--- Begin ---

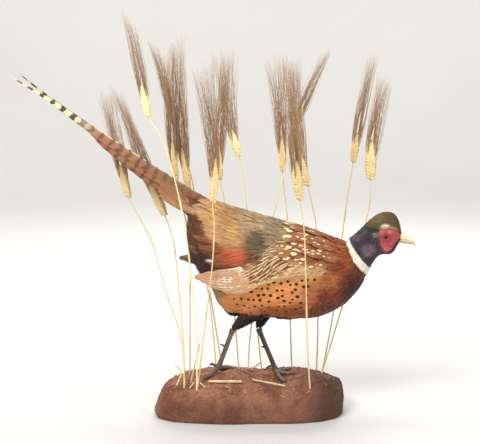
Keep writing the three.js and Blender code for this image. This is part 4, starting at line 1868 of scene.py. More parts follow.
SMALL = VaneShape(rows=4, columns=2, root=0.5, widest=0.45, tip=0.2, ragged=0.08, crown=0.3)
ROUND = VaneShape(rows=9, columns=4, root=0.4, widest=0.62, tip=0.2, ragged=0.09)
LONG = VaneShape(rows=12, columns=4, root=0.4, widest=0.5, tip=0.1, point=0.8, ragged=0.12)
LOOSE = VaneShape(rows=9, columns=4, root=0.4, widest=0.42, tip=0.05, point=0.95, ragged=0.3)
HAIRS = TuftShape()

# Columns: name, slot and tracts; finish; shape, spacing, length, half_width, lift, sink, roll,
# yaw, shade and marks.
COATS = (
    Coat("crown_feathers", "head_plumage", ("crown", "brow"),
        Plumage("crown", roughness=0.7, barb_depth=0.4, loose=True),
        SMALL, 1.55, 6.0, 1.0, 1.0, -0.3, 4, 8, 0.15),
    Coat("ear_feathers", "head_plumage", ("ear", "chin", "ear_spot"),
        Plumage("ear", roughness=0.42, sheen=0.1, sheen_tint="3f6a58", loose=True),
        SMALL, 1.5, 5.0, 0.95, 0.8, -0.3, 4, 7, 0.14),
    Coat("neck_feathers", "neck_plumage", ("neck",),
        Plumage("neck", roughness=0.36, sheen=0.25, sheen_tint="8a7ac0",
            metallic=0.2, barb_depth=0.35, loose=True),
        SMALL, 1.85, 8.0, 1.4, 1.6, -0.4, 4, 7, 0.2),
    Coat("collar_feathers", "neck_plumage", ("collar",),
        Plumage("collar", roughness=0.6, barb_depth=0.05, loose=True),
        SMALL, 1.6, 6.5, 1.35, 2.2, -0.4, 4, 4, 0.015),
    Coat("nape_feathers", "body_plumage", ("nape",),
        Plumage("nape", Pattern.FRINGE, border="5c2f1a", barb_depth=0.25),
        ROUND, 4.9, 19, 4.2, 3.2, -0.6, 7, 6, 0.12, faint_mark),
    Coat("mantle_feathers", "body_plumage", ("mantle",),
        Plumage("mantle", Pattern.PEARL, mark="f8e0b6", border="3a1e10", barb_depth=0.2),
        ROUND, 10.4, 33, 9.4, 4.2, -0.6, 7, 8, 0.12, pearl_mark),
    Coat("scapular_feathers", "body_plumage", ("scapular",),
        Plumage("scapular", Pattern.STREAK, mark="f8d6a4", border="5a3218"),
        LONG, 7.6, 40, 5.0, 4.8, -0.6, 8, 6, 0.12),
    Coat("covert_feathers", "wing_plumage", ("covert",),
        Plumage("covert", Pattern.STREAK, mark="eec894", border="9a7048"),
        ROUND, 6.4, 27, 5.6, 4.6, -0.6, 8, 5, 0.10, faint_mark),
    Coat("breast_feathers", "body_plumage", ("breast",),
        Plumage("breast", Pattern.DROP, border="26120a", roughness=0.5),
        ROUND, 5.6, 19, 5.2, 3.0, -0.6, 7, 6, 0.14, breast_mark),
    Coat("flank_feathers", "body_plumage", ("flank",),
        Plumage("flank", Pattern.DROP, border="2c1408"),
        ROUND, 11.2, 37, 10.4, 4.4, -0.6, 7, 6, 0.08, drop_mark),
    Coat("vent_feathers", "body_plumage", ("vent",),
        Plumage("vent", barb_depth=0.4, loose=True),
        LOOSE, 5.2, 26, 4.4, 4.6, -0.6, 7, 9, 0.16),
    Coat("undertail_feathers", "body_plumage", ("undertail",),
        Plumage("undertail", Pattern.FRINGE, border="d6a87c", barb_depth=0.5, loose=True),
        LOOSE, 4.8, 32, 4.0, 5.6, -0.6, 6, 12, 0.28, tipped_mark),
    Coat("side_plumes", "body_plumage", ("plume",),
        Plumage("side_plume", barb_depth=0.35, loose=True),
        LOOSE, 5.2, 46, 4.4, 5.6, -0.6, 7, 7, 0.14, hug=0.6),
    Coat("rump_feathers", "body_plumage", ("rump",),
        Plumage("rump", Pattern.FRINGE, border="dcc8a4", barb_depth=0.45, loose=True),
        LOOSE, 4.8, 30, 4.2, 4.6, -0.6, 6, 8, 0.14, tipped_mark),
    Coat("back_feathers", "body_plumage", ("back",),
        Plumage("back", barb_depth=0.35, loose=True),
        LOOSE, 4.6, 44, 4.2, 5.2, -0.6, 6, 7, 0.10),
    Coat("tail_covert_feathers", "body_plumage", ("tail_covert",),
        Plumage("tail_covert", barb_depth=0.35, loose=True),
        LOOSE, 4.6, 66, 4.8, 5.2, -0.6, 6, 3, 0.10, hug=0.08),
    Coat("tail_root_feathers", "tail_plumage", ("tail_top",),
        Plumage("tail_root", barb_depth=0.4, loose=True),
        LONG, 4.6, 52, 4.6, 3.4, -0.6, 5, 2.5, 0.09, hug=0.5),
    Coat("rump_hairs", "body_plumage", ("rump", "plume", "back"),
        Plumage("rump_hair", barb_depth=0.1),
        HAIRS, 7.6, 30, 5.0, 5.6, 0.5, 3, 9, 0.18),
    Coat("tail_end_hairs", "body_plumage", ("undertail",),
        Plumage("tail_end_hair", barb_depth=0.1),
        HAIRS, 8.0, 36, 5.0, 8.0, 0.5, 3, 16, 0.35),
    Coat("belly_hairs", "body_plumage", ("belly", "vent"),
        Plumage("belly_hair", roughness=0.7),
        HAIRS, 5.0, 21, 4.2, 5.0, -0.4, 4, 9, 0.18),
    Coat("thigh_feathers", "thigh_plumage", ("thigh", "belly"),
        Plumage("thigh", roughness=0.7, barb_depth=0.4, loose=True),
        LOOSE, 3.8, 15, 2.9, 2.8, -0.5, 5, 10, 0.2),
)


# ---- Eyes and bill ----


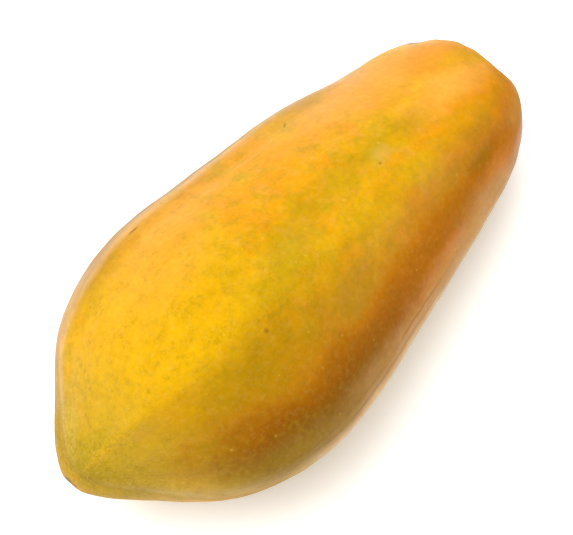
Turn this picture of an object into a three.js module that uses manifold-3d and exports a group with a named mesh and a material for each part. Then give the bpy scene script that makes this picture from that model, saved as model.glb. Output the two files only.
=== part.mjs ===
// Papaya lying on its side, grown in one piece. Millimetres, +Z up, stem end toward +X.
// The skin starts as a ball, and every direction of it is moved to its place on the fruit.
// "along" runs from 0 at the blossom tip to 1 at the stem, and "turn" goes round the length.

import * as THREE from 'three';
import { mergeVertices } from 'three/addons/utils/BufferGeometryUtils.js';
import Module from 'manifold-3d';

const LENGTH = 247; // tip to stem

// [along, size] lines: a size is read off the smooth curve through its points
const HALF_WIDTH = [[0, 50], [0.06, 52], [0.12, 63.5], [0.2, 68], [0.32, 66],
  [0.5, 57], [0.68, 53.5], [0.82, 53], [0.92, 55.5], [1, 57]];
const DEPTH_TO_WIDTH = [[0, 0.95], [0.5, 0.94], [1, 0.95]];
const SIDEWAYS = [[0, 0], [0.25, -4], [0.5, -3], [0.75, 2], [0.9, 7.5], [1, 20]];
const HEIGHT = [[0, 57], [0.3, 60.5], [0.7, 49], [1, 42.5]];
const TILT = -0.065; // mm up for each mm toward +Y, as the oval section leans over

// soft ribs along the fruit, the first one on top
const RIBS = 5;
const RIB_TURN = [[0, 102], [0.3, 101], [0.6, 104], [1, 96]]; // degrees
const RIB_RISE = [[0, 0.02], [0.15, 0.035], [0.35, 0.025], [0.6, 0.02], [0.85, 0.025], [1, 0.04]];
const RIB_SHARPNESS = 0.18; // narrows the crests and flattens the furrows
const SHOULDER_RISE = 0.01; // finer wave round the stem, twice as many
const SHOULDERS_FROM = 0.8; // along

// the stem end is cut off at a slant, with a dish round the stem scar
const SLANT = 0.56; // mm back for each mm toward +Y
const SLANT_FROM = 0.6; // along
const DISH = { depth: 4, radius: 12, from: 0.7, full: 0.9 };

// shallow hollow across the upper rib, near mid length
const HOLLOW = { along: 0.52, turn: 97, depth: 1.2, lengthways: 16, across: 11 };

// round recesses where the stalk and the flower came off
const STEM_SCAR = { radius: 9, floor: 8, depth: 1.6 };
const BLOSSOM_SCAR = { radius: 3, floor: 2.2, depth: 1.2 };

const REST_DEPTH = 0.8; // how much of the round underside the flat spot takes off

const SECTORS = 90;
const RINGS = 48;
const RINGS_TO_ENDS = 0.35; // 0 spaces the rings evenly, more draws them to the ends

// smooth curve through [position, value] points, with no bending at its two ends
function curve(points) {
  const last = points.length - 1;
  const step = (i) => points[i + 1][0] - points[i][0];
  const slope = (i) => (points[i + 1][1] - points[i][1]) / step(i);
  const bend = new Array(last + 1).fill(0);
  const carry = new Array(last + 1).fill(0);
  for (let i = 1; i < last; i += 1) {
    const pivot = 2 * (step(i - 1) + step(i)) - step(i - 1) * carry[i - 1];
    carry[i] = step(i) / pivot;
    bend[i] = (6 * (slope(i) - slope(i - 1)) - step(i - 1) * bend[i - 1]) / pivot;
  }
  for (let i = last - 1; i > 0; i -= 1) {
    bend[i] -= carry[i] * bend[i + 1];
  }
  return (at) => {
    let i = 0;
    while (i < last - 1 && at > points[i + 1][0]) {
      i += 1;
    }
    const h = step(i);
    const before = points[i + 1][0] - at;
    const after = at - points[i][0];
    return (bend[i] * before ** 3 + bend[i + 1] * after ** 3) / (6 * h)
      + (points[i][1] / h - (bend[i] * h) / 6) * before
      + (points[i + 1][1] / h - (bend[i + 1] * h) / 6) * after;
  };
}

const { degToRad, smoothstep, clamp } = THREE.MathUtils;
const halfWidth = curve(HALF_WIDTH);
const depthToWidth = curve(DEPTH_TO_WIDTH);
const sideways = curve(SIDEWAYS);
const height = curve(HEIGHT);
const ribTurn = curve(RIB_TURN);
const ribRise = curve(RIB_RISE);

// share of the plain radius that the ribs leave at one place on the skin
function ribShare(along, turn) {
  const fromRib = turn - degToRad(ribTurn(along));
  const wave = Math.cos(RIBS * fromRib);
  const ribs = ribRise(along) * (wave - RIB_SHARPNESS * (1 - wave * wave));
  const shoulders = SHOULDER_RISE * smoothstep(along, SHOULDERS_FROM, 1) * Math.cos(2 * RIBS * fromRib);
  return 1 + ribs + shoulders;
}

function hollowDepth(along, turn) {
  const arc = turn - degToRad(HOLLOW.turn);
  const lengthways = ((along - HOLLOW.along) * LENGTH) / HOLLOW.lengthways;
  const across = (halfWidth(along) * Math.atan2(Math.sin(arc), Math.cos(arc))) / HOLLOW.across;
  return HOLLOW.depth * Math.exp(-(lengthways ** 2) - across ** 2);
}

// place on the skin for one direction of the ball
function skinPoint(direction) {
  const even = Math.acos(clamp(-direction.x, -1, 1));
  const angle = even - (RINGS_TO_ENDS * Math.sin(2 * even)) / 2;
  const along = (1 - Math.cos(angle)) / 2;
  const turn = Math.atan2(direction.z, direction.y);

  const radius = halfWidth(along) * Math.sin(angle) * ribShare(along, turn) - hollowDepth(along, turn);
  const y = radius * Math.cos(turn);
  const z = radius * Math.sin(turn) * depthToWidth(along) + TILT * y;

  const slant = SLANT * smoothstep(along, SLANT_FROM, 1) * y;
  const inDish = Math.exp(-(y * y + z * z) / DISH.radius ** 2);
  const dish = DISH.depth * smoothstep(along, DISH.from, DISH.full) * inDish;
  const x = LENGTH * (along - 0.5) - slant - dish;
  return new THREE.Vector3(x, sideways(along) + y, height(along) + z);
}

const wasm = await Module();
wasm.setup();

function toSolid(geometry) {
  const bare = geometry.clone();
  bare.deleteAttribute('normal');
  bare.deleteAttribute('uv');
  const merged = mergeVertices(bare, 1e-4);
  return new wasm.Manifold(new wasm.Mesh({
    numProp: 3,
    vertProperties: new Float32Array(merged.attributes.position.array),
    triVerts: new Uint32Array(merged.index.array),
  }));
}

function toGeometry(solid) {
  const mesh = solid.getMesh();
  const geometry = new THREE.BufferGeometry();
  geometry.setAttribute('position', new THREE.BufferAttribute(mesh.vertProperties, mesh.numProp));
  geometry.setIndex(new THREE.BufferAttribute(mesh.triVerts, 1));
  geometry.computeVertexNormals();
  return geometry;
}

function skinBall() {
  const skin = new THREE.SphereGeometry(1, SECTORS, RINGS);
  skin.rotateZ(-Math.PI / 2);
  const position = skin.attributes.position;
  for (let i = 0; i < position.count; i += 1) {
    const point = skinPoint(new THREE.Vector3().fromBufferAttribute(position, i));
    position.setXYZ(i, point.x, point.y, point.z);
  }
  return skin;
}

// cone that presses a scar in at an end of the fruit, its floor narrower than its mouth
function scarTool(end, outward, scar) {
  const reach = 6; // how far it stands out of the skin
  const flare = ((scar.radius - scar.floor) * (reach + scar.depth)) / scar.depth;
  const tool = new THREE.CylinderGeometry(scar.floor + flare, scar.floor, reach + scar.depth, 40);
  tool.translate(0, (reach - scar.depth) / 2, 0);
  tool.applyQuaternion(new THREE.Quaternion().setFromUnitVectors(new THREE.Vector3(0, 1, 0), outward));
  return tool.translate(end.x, end.y, end.z);
}

const skin = skinBall();
skin.computeBoundingBox();
const middle = skin.boundingBox.getCenter(new THREE.Vector3());
const settle = new THREE.Vector3(-middle.x, -middle.y, -skin.boundingBox.min.z - REST_DEPTH);
skin.translate(settle.x, settle.y, settle.z);

const toStem = new THREE.Vector3(1, 0, 0);
const toBlossom = new THREE.Vector3(-1, 0, 0);
const stemEnd = skinPoint(toStem).add(settle);
const blossomEnd = skinPoint(toBlossom).add(settle);
const stemOutward = new THREE.Vector3(1, SLANT, 0).normalize();
const table = new THREE.BoxGeometry(400, 300, 40).translate(0, 0, -20);

const whole = toSolid(skin)
  .subtract(toSolid(table))
  .subtract(toSolid(scarTool(stemEnd, stemOutward, STEM_SCAR)))
  .subtract(toSolid(scarTool(blossomEnd, toBlossom, BLOSSOM_SCAR)));

const ripeSkin = new THREE.MeshStandardMaterial({ color: 0xe9a81c, roughness: 0.45, metalness: 0 });
const fruit = new THREE.Mesh(toGeometry(whole), ripeSkin);
fruit.name = 'papaya_fruit';

const papaya = new THREE.Group();
papaya.add(fruit);

export default papaya;
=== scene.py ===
"""A ripe papaya lying on its side on a white table, laid out as an add-on and run as a script."""
import math

import bpy
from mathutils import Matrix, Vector


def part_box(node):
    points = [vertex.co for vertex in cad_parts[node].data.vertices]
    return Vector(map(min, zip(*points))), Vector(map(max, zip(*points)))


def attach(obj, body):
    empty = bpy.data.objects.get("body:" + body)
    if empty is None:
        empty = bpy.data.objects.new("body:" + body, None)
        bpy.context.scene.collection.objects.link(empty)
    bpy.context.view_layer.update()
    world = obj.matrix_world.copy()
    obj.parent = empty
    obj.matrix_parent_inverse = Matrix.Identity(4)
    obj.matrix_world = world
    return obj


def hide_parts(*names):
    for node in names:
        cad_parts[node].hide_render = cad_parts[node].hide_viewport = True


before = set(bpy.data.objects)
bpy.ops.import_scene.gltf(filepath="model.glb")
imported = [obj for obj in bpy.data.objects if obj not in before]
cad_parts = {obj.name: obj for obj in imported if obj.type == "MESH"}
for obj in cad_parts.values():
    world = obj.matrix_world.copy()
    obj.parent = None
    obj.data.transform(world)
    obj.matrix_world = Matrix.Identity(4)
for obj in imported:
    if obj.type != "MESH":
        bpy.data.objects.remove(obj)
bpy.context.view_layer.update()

bl_info = {
    "name": "Papaya",
    "version": (1, 0, 0),
    "blender": (4, 5, 0),
    "location": "3D View > Sidebar > Papaya",
    "description": "Models a ripe papaya around its packed solid, with a white table and studio light",
    "category": "Object",
}

MM = 0.001
SOLID = "papaya_fruit"
LOW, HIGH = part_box(SOLID)
MIDDLE = (LOW + HIGH) / 2
HALF = (HIGH - LOW) / 2

# The ball that the fruit is drawn from: its faces round and along, how near a pole a vertex is the pole's
# own, and how far round the pole the skin follows when it is pulled onto its scar, both in mm.
BALL_SEGMENTS = 72
BALL_RINGS = 40
POLE_TOUCH = 0.1
POLE_PULL = 100

# The skin below this height, in mm, is pressed flat where the fruit rests.
REST = 0.15

# The line that the skin is unrolled round, in mm. It runs along X, and falls toward the stem by a share of
# its length.
AXIS_SIDE = 3
AXIS_HEIGHT = 52.5
AXIS_FALL = 0.093

# The two scars: middle, outward direction, radius in mm of the opening in the skin and of the cork, and the
# radius and height in mm of each ring from the skin inwards.
STEM_MIDDLE = Vector((HIGH.x - 9 * MM, 24.9 * MM, 39.3 * MM))
STEM_OUT = Vector((1, 0.56, 0)).normalized()
STEM_OPENING = 10
STEM_CORK = 9.5
STEM_RINGS = (
    (11.6, 1.7), (10.2, 1.9), (9.3, 1.7), (8.8, 0.7), (7.8, 0.0), (6.4, 0.1), (5.0, 0.7), (3.8, 0.5),
    (2.4, -0.5), (1.0, -0.9),
)
BLOSSOM_MIDDLE = Vector((LOW.x + 1 * MM, 5.7 * MM, 53.8 * MM))
BLOSSOM_OUT = Vector((-1, 0, 0))
BLOSSOM_OPENING = 6
BLOSSOM_CORK = 3.4
BLOSSOM_RINGS = (
    (6.0, 0.7), (4.2, 0.95), (3.2, 1.1), (2.7, 0.8), (2.2, 0.0), (1.5, -0.1), (1.1, 0.5), (0.5, 0.8),
)

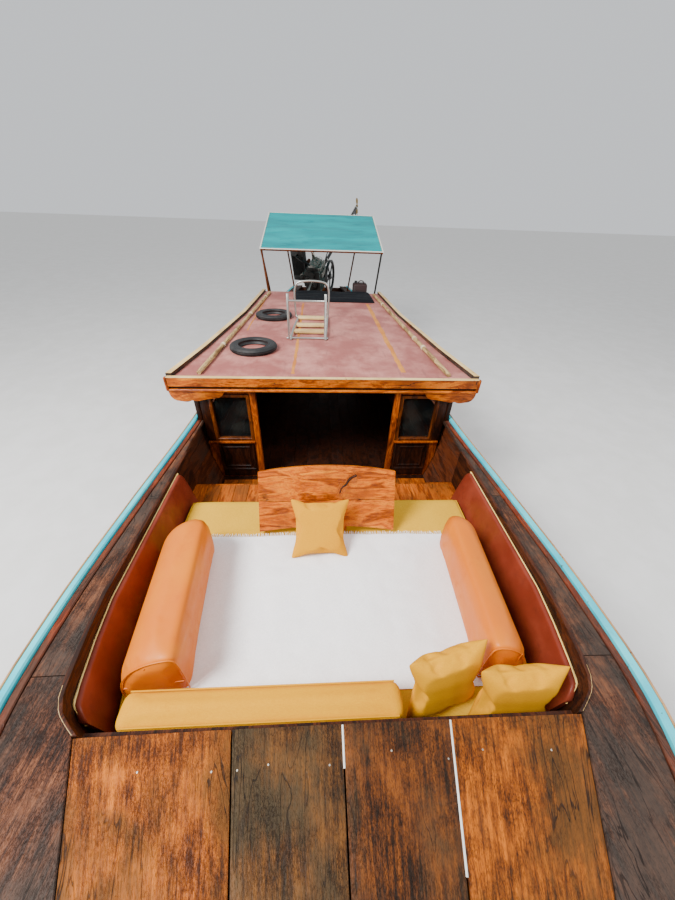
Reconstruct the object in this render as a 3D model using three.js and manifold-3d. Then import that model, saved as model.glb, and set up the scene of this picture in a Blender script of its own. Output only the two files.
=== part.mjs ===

--- End ---

• [Exercise aim]: Using the entries above, return exactly the lines from the line with "const skin = skinBall();" to the line with "cad_parts[node].hide_render = cad_parts[node].hide_viewport", counting both of those lines.

• [Expected output]:
const skin = skinBall();
skin.computeBoundingBox();
const middle = skin.boundingBox.getCenter(new THREE.Vector3());
const settle = new THREE.Vector3(-middle.x, -middle.y, -skin.boundingBox.min.z - REST_DEPTH);
skin.translate(settle.x, settle.y, settle.z);

const toStem = new THREE.Vector3(1, 0, 0);
const toBlossom = new THREE.Vector3(-1, 0, 0);
const stemEnd = skinPoint(toStem).add(settle);
const blossomEnd = skinPoint(toBlossom).add(settle);
const stemOutward = new THREE.Vector3(1, SLANT, 0).normalize();
const table = new THREE.BoxGeometry(400, 300, 40).translate(0, 0, -20);

const whole = toSolid(skin)
  .subtract(toSolid(table))
  .subtract(toSolid(scarTool(stemEnd, stemOutward, STEM_SCAR)))
  .subtract(toSolid(scarTool(blossomEnd, toBlossom, BLOSSOM_SCAR)));

const ripeSkin = new THREE.MeshStandardMaterial({ color: 0xe9a81c, roughness: 0.45, metalness: 0 });
const fruit = new THREE.Mesh(toGeometry(whole), ripeSkin);
fruit.name = 'papaya_fruit';

const papaya = new THREE.Group();
papaya.add(fruit);

export default papaya;
=== scene.py ===
"""A ripe papaya lying on its side on a white table, laid out as an add-on and run as a script."""
import math

import bpy
from mathutils import Matrix, Vector


def part_box(node):
    points = [vertex.co for vertex in cad_parts[node].data.vertices]
    return Vector(map(min, zip(*points))), Vector(map(max, zip(*points)))


def attach(obj, body):
    empty = bpy.data.objects.get("body:" + body)
    if empty is None:
        empty = bpy.data.objects.new("body:" + body, None)
        bpy.context.scene.collection.objects.link(empty)
    bpy.context.view_layer.update()
    world = obj.matrix_world.copy()
    obj.parent = empty
    obj.matrix_parent_inverse = Matrix.Identity(4)
    obj.matrix_world = world
    return obj


def hide_parts(*names):
    for node in names:
        cad_parts[node].hide_render = cad_parts[node].hide_viewport = True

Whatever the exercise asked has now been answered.